Report every line in the listing below where the string "saved" shows up.

* [Record extracts]:
--*--
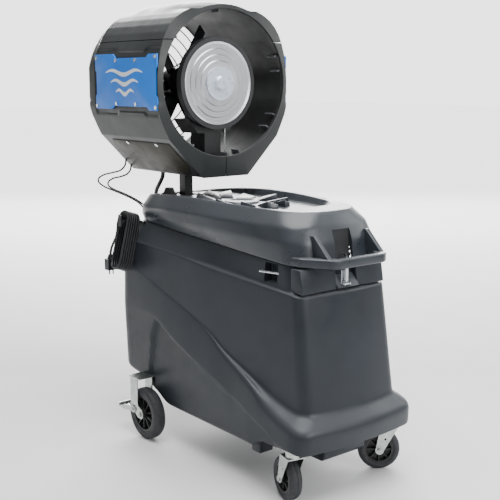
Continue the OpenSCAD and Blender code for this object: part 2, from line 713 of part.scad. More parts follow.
--*--
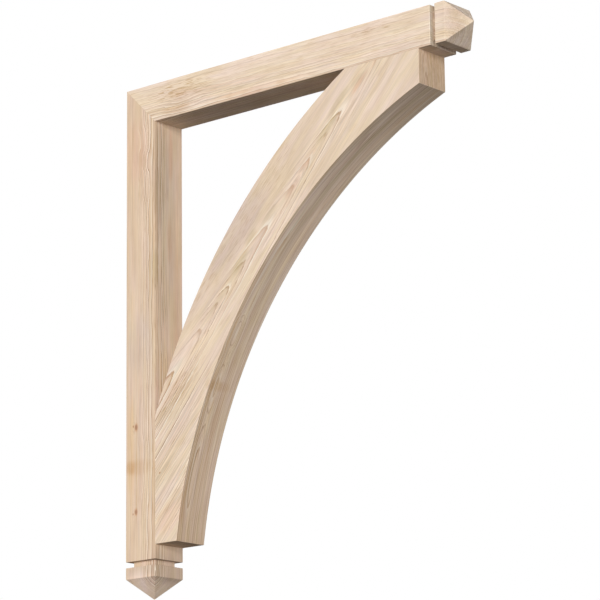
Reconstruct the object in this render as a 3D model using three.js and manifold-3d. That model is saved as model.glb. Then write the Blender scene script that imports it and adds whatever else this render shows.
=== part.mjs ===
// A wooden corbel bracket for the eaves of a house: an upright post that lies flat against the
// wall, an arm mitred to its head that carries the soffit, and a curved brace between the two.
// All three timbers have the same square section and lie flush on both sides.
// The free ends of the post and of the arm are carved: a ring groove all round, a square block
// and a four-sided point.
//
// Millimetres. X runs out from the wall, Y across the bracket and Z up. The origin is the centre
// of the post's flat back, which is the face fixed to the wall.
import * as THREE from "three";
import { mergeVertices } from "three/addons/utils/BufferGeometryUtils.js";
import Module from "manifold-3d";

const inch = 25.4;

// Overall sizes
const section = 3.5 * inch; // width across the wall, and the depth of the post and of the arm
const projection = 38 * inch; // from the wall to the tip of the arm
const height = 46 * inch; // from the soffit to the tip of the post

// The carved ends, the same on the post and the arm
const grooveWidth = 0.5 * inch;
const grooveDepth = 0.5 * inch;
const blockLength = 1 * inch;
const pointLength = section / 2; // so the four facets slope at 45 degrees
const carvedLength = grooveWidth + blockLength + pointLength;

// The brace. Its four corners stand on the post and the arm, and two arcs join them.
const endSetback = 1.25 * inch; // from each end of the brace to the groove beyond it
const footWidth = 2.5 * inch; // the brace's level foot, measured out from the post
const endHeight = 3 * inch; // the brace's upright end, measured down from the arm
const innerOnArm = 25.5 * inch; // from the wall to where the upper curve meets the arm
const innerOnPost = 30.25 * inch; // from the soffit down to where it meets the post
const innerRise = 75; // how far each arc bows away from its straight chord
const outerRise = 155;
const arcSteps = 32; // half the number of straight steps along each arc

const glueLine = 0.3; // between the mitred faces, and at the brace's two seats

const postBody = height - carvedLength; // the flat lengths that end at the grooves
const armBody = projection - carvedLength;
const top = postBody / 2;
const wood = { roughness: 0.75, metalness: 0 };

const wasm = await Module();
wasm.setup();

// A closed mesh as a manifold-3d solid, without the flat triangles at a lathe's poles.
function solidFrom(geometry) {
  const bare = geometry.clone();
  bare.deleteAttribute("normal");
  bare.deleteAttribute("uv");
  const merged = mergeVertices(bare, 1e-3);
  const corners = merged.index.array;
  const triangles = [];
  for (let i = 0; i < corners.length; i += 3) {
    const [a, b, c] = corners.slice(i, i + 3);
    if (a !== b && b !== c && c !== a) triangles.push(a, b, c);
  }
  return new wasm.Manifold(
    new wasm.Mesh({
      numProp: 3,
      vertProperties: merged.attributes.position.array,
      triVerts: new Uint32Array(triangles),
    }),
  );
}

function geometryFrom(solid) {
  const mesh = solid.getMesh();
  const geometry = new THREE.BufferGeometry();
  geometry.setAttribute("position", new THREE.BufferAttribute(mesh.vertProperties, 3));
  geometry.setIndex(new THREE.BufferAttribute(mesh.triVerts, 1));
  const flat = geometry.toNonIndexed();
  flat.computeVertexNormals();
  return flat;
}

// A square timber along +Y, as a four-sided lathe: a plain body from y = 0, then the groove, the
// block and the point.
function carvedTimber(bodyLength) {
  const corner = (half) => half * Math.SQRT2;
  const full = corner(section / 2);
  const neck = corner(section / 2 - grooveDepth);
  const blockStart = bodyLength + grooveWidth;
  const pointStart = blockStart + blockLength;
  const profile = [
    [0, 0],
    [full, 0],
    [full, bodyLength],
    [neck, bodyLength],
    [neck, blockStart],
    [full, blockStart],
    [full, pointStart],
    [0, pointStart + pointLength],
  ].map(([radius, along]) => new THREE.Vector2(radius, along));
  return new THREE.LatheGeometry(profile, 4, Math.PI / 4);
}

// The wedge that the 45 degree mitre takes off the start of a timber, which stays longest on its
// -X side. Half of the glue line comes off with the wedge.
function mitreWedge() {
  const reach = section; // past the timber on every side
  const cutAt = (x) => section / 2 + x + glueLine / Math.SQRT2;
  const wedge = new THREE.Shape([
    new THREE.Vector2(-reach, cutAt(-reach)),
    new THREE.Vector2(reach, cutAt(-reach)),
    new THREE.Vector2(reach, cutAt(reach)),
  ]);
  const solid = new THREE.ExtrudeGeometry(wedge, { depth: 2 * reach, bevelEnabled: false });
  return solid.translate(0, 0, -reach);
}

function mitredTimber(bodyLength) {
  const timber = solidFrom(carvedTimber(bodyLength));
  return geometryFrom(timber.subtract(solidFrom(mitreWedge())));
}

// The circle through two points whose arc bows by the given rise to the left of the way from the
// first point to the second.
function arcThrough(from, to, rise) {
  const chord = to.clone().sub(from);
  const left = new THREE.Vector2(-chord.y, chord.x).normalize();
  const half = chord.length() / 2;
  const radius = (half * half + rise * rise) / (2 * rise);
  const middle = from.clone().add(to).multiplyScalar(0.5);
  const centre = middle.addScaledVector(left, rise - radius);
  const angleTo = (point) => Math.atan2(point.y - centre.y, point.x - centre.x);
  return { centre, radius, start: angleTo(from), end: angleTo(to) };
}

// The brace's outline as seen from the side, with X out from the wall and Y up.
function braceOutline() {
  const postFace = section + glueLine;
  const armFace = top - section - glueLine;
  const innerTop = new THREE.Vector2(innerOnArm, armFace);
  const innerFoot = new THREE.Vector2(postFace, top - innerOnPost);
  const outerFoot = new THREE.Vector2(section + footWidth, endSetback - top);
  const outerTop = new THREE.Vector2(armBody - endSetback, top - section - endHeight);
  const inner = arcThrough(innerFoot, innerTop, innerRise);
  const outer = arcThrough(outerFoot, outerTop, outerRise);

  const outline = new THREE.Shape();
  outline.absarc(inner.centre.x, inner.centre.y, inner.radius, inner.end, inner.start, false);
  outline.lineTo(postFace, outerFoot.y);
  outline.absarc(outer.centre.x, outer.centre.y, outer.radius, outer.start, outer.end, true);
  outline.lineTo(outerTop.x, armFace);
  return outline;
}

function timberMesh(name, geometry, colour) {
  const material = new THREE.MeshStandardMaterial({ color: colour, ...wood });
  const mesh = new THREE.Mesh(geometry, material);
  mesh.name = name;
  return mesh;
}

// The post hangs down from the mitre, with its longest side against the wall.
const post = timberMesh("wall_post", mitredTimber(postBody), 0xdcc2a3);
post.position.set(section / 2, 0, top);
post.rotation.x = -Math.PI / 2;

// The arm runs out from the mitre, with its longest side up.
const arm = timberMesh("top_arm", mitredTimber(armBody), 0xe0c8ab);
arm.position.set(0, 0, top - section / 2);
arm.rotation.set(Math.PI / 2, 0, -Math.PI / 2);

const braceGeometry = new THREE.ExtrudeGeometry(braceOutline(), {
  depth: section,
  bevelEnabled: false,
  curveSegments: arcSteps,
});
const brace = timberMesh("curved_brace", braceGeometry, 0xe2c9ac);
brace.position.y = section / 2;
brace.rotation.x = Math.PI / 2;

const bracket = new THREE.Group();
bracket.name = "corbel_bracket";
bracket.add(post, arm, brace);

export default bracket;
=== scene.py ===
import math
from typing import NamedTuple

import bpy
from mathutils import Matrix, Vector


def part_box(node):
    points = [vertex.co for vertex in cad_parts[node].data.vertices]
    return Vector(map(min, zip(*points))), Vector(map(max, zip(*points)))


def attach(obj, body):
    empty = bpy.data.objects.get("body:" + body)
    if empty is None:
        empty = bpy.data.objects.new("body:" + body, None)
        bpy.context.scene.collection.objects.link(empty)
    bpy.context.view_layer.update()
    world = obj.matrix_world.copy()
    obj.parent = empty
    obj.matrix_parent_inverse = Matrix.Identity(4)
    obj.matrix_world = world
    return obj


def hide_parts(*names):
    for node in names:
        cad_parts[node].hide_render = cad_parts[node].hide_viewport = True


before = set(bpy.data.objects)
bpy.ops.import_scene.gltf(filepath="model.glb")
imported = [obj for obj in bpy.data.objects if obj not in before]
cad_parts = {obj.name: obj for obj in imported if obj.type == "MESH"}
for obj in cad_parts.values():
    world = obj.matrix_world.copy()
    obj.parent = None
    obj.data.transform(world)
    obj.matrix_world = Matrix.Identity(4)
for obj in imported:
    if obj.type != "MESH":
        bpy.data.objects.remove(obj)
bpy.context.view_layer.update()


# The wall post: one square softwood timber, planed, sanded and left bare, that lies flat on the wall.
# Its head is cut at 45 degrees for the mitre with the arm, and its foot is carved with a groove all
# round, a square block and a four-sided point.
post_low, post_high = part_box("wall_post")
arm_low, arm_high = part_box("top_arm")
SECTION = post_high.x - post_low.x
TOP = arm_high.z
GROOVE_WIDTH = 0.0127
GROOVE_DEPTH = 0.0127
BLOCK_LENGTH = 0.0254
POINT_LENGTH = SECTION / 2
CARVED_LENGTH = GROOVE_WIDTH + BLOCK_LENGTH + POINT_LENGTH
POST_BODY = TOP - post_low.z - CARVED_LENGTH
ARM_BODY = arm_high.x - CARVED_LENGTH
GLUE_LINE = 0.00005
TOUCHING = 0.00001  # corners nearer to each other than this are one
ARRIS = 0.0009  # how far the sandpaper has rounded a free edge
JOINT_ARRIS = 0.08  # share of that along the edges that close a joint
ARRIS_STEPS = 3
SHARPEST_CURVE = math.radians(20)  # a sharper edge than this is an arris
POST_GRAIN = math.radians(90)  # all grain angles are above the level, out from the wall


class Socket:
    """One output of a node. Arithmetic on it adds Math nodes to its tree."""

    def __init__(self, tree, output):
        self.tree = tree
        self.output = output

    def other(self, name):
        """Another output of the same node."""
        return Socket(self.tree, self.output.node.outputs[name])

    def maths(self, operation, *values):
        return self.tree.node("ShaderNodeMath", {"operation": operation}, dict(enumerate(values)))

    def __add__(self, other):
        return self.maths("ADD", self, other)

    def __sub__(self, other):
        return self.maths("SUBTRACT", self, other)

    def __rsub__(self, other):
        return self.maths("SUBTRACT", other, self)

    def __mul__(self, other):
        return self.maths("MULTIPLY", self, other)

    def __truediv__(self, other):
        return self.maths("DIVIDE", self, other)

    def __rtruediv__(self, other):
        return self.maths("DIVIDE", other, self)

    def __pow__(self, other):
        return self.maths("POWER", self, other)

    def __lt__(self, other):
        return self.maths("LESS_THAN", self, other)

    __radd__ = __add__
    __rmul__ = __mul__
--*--
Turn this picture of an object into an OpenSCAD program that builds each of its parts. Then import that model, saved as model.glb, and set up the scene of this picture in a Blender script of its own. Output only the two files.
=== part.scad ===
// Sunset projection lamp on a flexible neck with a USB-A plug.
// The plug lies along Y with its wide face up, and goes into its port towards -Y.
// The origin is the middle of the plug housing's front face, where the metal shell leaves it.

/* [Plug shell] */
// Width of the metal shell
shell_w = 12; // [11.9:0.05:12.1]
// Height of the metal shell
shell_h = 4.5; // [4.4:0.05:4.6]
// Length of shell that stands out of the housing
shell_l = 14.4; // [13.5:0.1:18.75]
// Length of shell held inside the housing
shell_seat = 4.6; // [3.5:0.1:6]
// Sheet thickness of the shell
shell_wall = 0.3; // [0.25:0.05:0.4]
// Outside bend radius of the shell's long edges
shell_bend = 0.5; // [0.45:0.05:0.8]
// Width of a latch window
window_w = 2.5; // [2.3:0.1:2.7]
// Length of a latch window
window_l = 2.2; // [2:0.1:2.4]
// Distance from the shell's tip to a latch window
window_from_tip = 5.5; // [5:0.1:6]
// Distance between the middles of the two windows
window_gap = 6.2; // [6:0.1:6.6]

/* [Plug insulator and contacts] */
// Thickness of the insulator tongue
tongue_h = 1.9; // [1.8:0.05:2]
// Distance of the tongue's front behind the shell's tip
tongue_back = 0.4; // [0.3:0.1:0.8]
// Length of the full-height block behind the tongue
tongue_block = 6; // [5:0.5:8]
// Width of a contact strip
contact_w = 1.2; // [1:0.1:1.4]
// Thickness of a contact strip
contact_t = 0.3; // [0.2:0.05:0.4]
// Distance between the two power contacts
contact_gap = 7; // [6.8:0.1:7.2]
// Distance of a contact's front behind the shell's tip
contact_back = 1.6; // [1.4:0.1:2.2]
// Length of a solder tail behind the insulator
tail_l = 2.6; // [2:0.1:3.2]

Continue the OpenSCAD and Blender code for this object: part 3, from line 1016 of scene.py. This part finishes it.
--*--
* [Exercise response]:
Reconstruct the object in this render as a 3D model using three.js and manifold-3d. That model is saved as model.glb. Then write the Blender scene script that imports it and adds whatever else this render shows.
Turn this picture of an object into an OpenSCAD program that builds each of its parts. Then import that model, saved as model.glb, and set up the scene of this picture in a Blender script of its own. Output only the two files.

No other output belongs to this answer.